Between 1933 and 1945 Aloys Rink survived several periods in state detention. In October 1933 he was taken into the concentration camp at Osthofen (near Worms). Later on he was held at the prison in Darmstadt for slightly under half a year, starting in December 1939. Later he was detained at Dachau for several months during 1944.

With the fall of the National Socialists in 1945, non-Nazi party membership ceased to be illegal, and Aloys Rink, by now aged 64, resumed his SPD membership, becoming a co-refounder of the party in Hesse.
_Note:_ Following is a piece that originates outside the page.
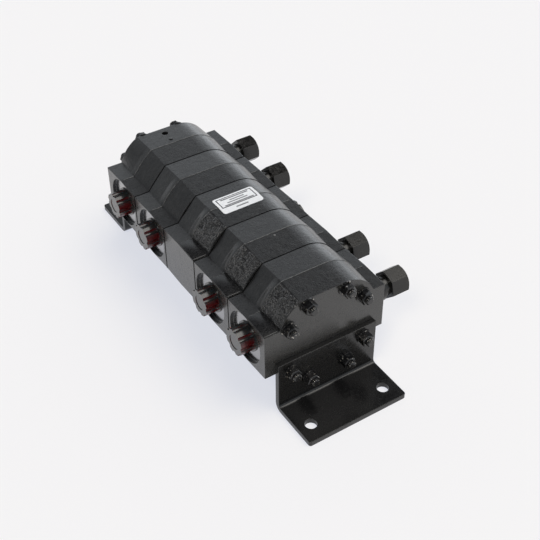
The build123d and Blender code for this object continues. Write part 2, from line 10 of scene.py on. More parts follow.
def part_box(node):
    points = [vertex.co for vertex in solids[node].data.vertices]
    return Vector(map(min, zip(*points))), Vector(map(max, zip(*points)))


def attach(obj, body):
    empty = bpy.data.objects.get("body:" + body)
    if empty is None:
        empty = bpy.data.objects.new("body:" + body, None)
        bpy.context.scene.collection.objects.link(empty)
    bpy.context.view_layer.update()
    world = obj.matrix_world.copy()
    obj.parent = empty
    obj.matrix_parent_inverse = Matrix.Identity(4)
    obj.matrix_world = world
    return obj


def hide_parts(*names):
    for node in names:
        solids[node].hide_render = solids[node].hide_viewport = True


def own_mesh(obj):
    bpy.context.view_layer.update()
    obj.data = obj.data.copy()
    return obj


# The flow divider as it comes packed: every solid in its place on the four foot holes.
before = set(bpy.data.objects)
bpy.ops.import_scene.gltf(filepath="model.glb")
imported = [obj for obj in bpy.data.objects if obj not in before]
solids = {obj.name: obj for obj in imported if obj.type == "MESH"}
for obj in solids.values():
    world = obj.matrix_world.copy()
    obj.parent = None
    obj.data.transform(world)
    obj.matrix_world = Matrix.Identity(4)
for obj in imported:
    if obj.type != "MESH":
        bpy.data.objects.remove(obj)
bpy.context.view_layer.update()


# The camera stands in front of the divider, to the left and well above it, and looks down along
# the crown, so that the front bracket is near and the relief caps stick out on the right.
image_width = 540
focal_pixels = 1027.8
sensor_width = 36.0
camera_place = Vector((-0.4882, -0.8490, 0.8802))
heading = math.radians(32.24)
descent = math.radians(40.71)
roll = math.radians(-0.72)

forward = Vector((math.sin(heading) * math.cos(descent),
                  math.cos(heading) * math.cos(descent),
                  -math.sin(descent)))
level_right = Vector((math.cos(heading), -math.sin(heading), 0))
level_up = level_right.cross(forward)
right = level_right * math.cos(roll) + level_up * math.sin(roll)
up = level_up * math.cos(roll) - level_right * math.sin(roll)
lens = bpy.data.cameras.new("camera")
lens.sensor_width = sensor_width
lens.lens = focal_pixels / image_width * sensor_width
lens.clip_start = 0.01
lens.clip_end = 50
camera = bpy.data.objects.new("camera", lens)
turned = Matrix((right, up, -forward)).transposed().to_4x4()
camera.matrix_world = Matrix.Translation(camera_place) @ turned
bpy.context.scene.collection.objects.link(camera)
bpy.context.scene.camera = camera
bpy.context.scene.view_settings.view_transform = "Standard"


# The divider stands on a sheet of pale card that runs out of sight. White screens stand around it
# up to a third of the way overhead, brightest low on the right behind, and the ceiling is dim.
# One broad lamp hangs overhead and a smaller one on the left.
floor_reach = 12.0
floor_mottle = 0.002
noise_span = (0.3, 0.7)
floor_shades = ((0.94, 0.84, 0.62, 1), (0.96, 0.86, 0.64, 1))
floor_glow = (0.90, 0.945, 1.08)
screen_glow = (0.76, 0.80, 0.84)
left_dimming = 0.35
left_from = -0.75
left_until = 0.05
floor_glow_share = 0.64
ceiling_glow = (0.05, 0.052, 0.058)
screen_top = 0.585
ceiling_start = 0.68
window_side = (0.76, 0.65, 0.0)
window_edge = 0.93
window_middle = 0.985
window_glow = 2.6
backdrop_colour = (0.915, 0.915, 0.915)
lamp_tint = (1.0, 0.97, 0.92)
lamps = {"lamp_overhead": (1.75, math.radians(50), Vector((0.32, -0.22, 0.92))),
         "lamp_left": (0.9, math.radians(17), Vector((-0.52, -0.36, 0.78)))}


def add(tree, kind, sockets={}, **settings):
    made = tree.nodes.new(kind)
    for name, value in settings.items():
        setattr(made, name, value)
    for socket, value in sockets.items():
        if isinstance(value, bpy.types.NodeSocket):
            tree.links.new(value, made.inputs[socket])
        else:
            made.inputs[socket].default_value = value
    return made


def finish(name, sockets):
    made = bpy.data.materials.new(name)
    made.use_nodes = True
    shader = made.node_tree.nodes["Principled BSDF"]
    for socket, value in sockets.items():
        shader.inputs[socket].default_value = value
    return made, made.node_tree, shader


def feed(shader, sockets):
    for socket, value in sockets.items():
        shader.id_data.links.new(value, shader.inputs[socket])


def shade(tree, amount, places, colours):
    ramp = add(tree, "ShaderNodeValToRGB", {"Fac": amount})
    for element, place, colour in zip(ramp.color_ramp.elements, places, colours):
        element.position = place
        element.color = colour
    return ramp.outputs["Color"]


def noise(tree, size, detail=3.0, rough=0.5, stretch=(1, 1, 1)):
    where = add(tree, "ShaderNodeTexCoord").outputs["Object"]
    if stretch != (1, 1, 1):
        where = add(tree, "ShaderNodeMapping",
                    {"Vector": where, "Scale": stretch}).outputs["Vector"]
    made = add(tree, "ShaderNodeTexNoise",
               {"Vector": where, "Scale": 1 / size, "Detail": detail, "Roughness": rough})
    return made.outputs["Fac"]


def combine(tree, operation, first, second):
    return add(tree, "ShaderNodeMath", {0: first, 1: second}, operation=operation).outputs[0]


def spread(tree, value, span, result):
    made = add(tree, "ShaderNodeMapRange", {"Value": value, "From Min": span[0],
                                            "From Max": span[1], "To Min": result[0],
                                            "To Max": result[1]})
    return made.outputs["Result"]


def seen_directly(tree):
    path = add(tree, "ShaderNodeLightPath")
    through = combine(tree, "MAXIMUM", path.outputs["Is Glossy Ray"],
                      path.outputs["Is Transmission Ray"])
    return combine(tree, "MAXIMUM", path.outputs["Is Camera Ray"], through)


card, tree, shader = finish("pale_card", {"Roughness": 0.75, "Specular IOR Level": 0.3})
feed(shader, {"Base Color": shade(tree, noise(tree, floor_mottle), noise_span, floor_shades)})
lit = add(tree, "ShaderNodeEmission", {"Color": (*floor_glow, 1), "Strength": 1.0}).outputs[0]
share = combine(tree, "MULTIPLY", seen_directly(tree), floor_glow_share)
mixed = add(tree, "ShaderNodeMixShader", {0: share, 1: shader.outputs[0], 2: lit}).outputs[0]
tree.links.new(mixed, tree.nodes["Material Output"].inputs["Surface"])
sheet = bpy.data.meshes.new("floor")
edge = floor_reach / 2
sheet.from_pydata([(-edge, -edge, 0), (edge, -edge, 0), (edge, edge, 0), (-edge, edge, 0)],
                  [], [(0, 1, 2, 3)])
sheet.materials.append(card)
floor = bpy.data.objects.new("floor", sheet)
bpy.context.scene.collection.objects.link(floor)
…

While resuming his long-standing former role as a town councillor in Urberach, he took a senior post with the welfare department for Dieburg District.

Under the post-war military occupation the state of Hesse was relaunched, and a new 90 seat democratically elected Landtag (state parliament) was inaugurated in December 1946. The SPD, with 38 seats, became the largest single party in the assembly, although it fell far short of an overall majority, and the first post-war state government was accordingly a SPD/CDU "grand coalition". Aloys Rink served as an SPD member of the assembly, representing Electoral District 2 ("Wahlkreis II" - Offenbach & Dieburg) between December 1946 and November 1950.

Aloys Rink died at Groß-Umstadt (in the Darmstadt-Dieburg region) on 21 June 1971. Sources asserting that he died in nearby Urberach are incorrect. Interviewed forty years later, Klaus-Joachim Rink described his grandfather as "a very balanced man, with a great sense of justice" ("...ein ausgeglichener Mann mit großem Gerechtigkeitsempfinden."). A memory which the grandson particularly treasured was the time that Aloys Rink had given him a bicycle, which in the context of the post-war austerity had been an exceptionally generous present.